Word count this issue: 382

Estimated reading time:  2.45 minutes

 

 

A friend sent me this link to a BBC piece about “What Bosses are Really Made Of”

http://www.bbc.com/capital/story/20160209-this-is-what-the-best-bosses-are-really-made-of?ocid=global_capital_rss&ocid=global_bbccom_email_10022016_capital

 

It’s a good read, and one theme is clear; we are all human and that apparently is surprising. I can attest, having worked with C-Suite people for the last 20 years, we are all human. Regardless of your position in an organization, you and everyone with whom you work is a human being. That may sound obvious, but when I think about it, the more I realize how often I fall into one of two traps in my thinking about the people with whom I work. I wonder if either of these, or others resonate with you?

 

One trap is that the people with whom I work are closer to objects than subjects.
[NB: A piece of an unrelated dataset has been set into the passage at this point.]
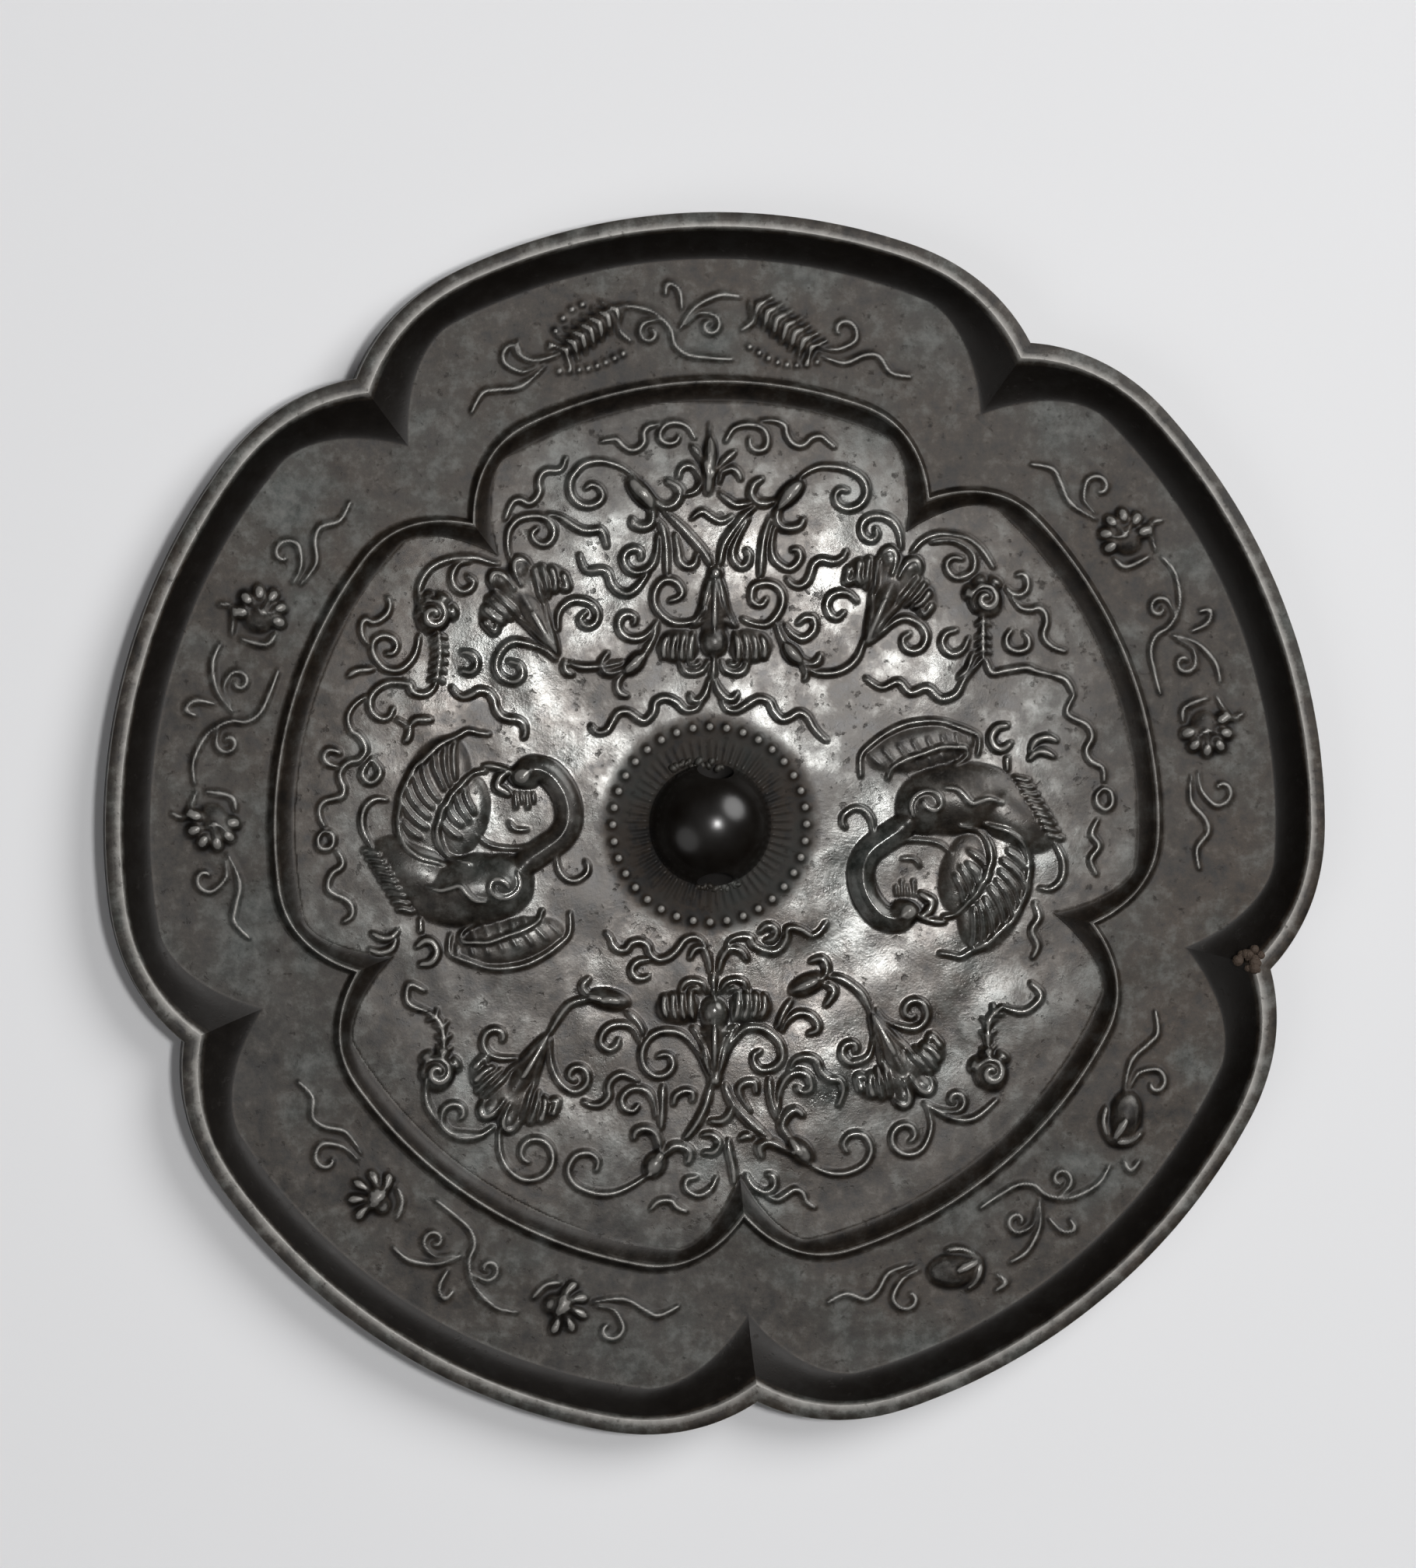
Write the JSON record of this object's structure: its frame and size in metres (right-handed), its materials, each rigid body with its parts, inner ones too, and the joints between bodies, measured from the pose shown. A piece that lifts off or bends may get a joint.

Words like ‘stakeholders’, ‘participants’ and even ‘human resources’ can lead me into this trap. Or, dividing groups into ‘us’ and ‘them’ frameworks, like production and sales, or management and staff, can lead me into objectifying the people in the other group.

 

The other trap for me is thinking that because we are all human, you must think and be like me. And of course when I think about it, I realize how absurd that statement is. And I know that I have all sorts of examples from my life. For example, thinking that people have similar family lives, or that they have come from similar life experience. Whenever someone says, “I’m sure you’ll agree with me when I say…” they are making a huge assumption.

 

 

We know that no two brains are alike; each of us have different neural pathways, different ways of seeing and understanding. And no two of us have the same heart, the same values, the same belief systems guiding our behaviours and actions. It is in the varied diversity that collective creativity grows. We do not want to be, nor should we be the same. And we are all still humans, and need to be honoured and respected as such. Even if we are the CEO who made a dumb mistake in someone else’s opinion.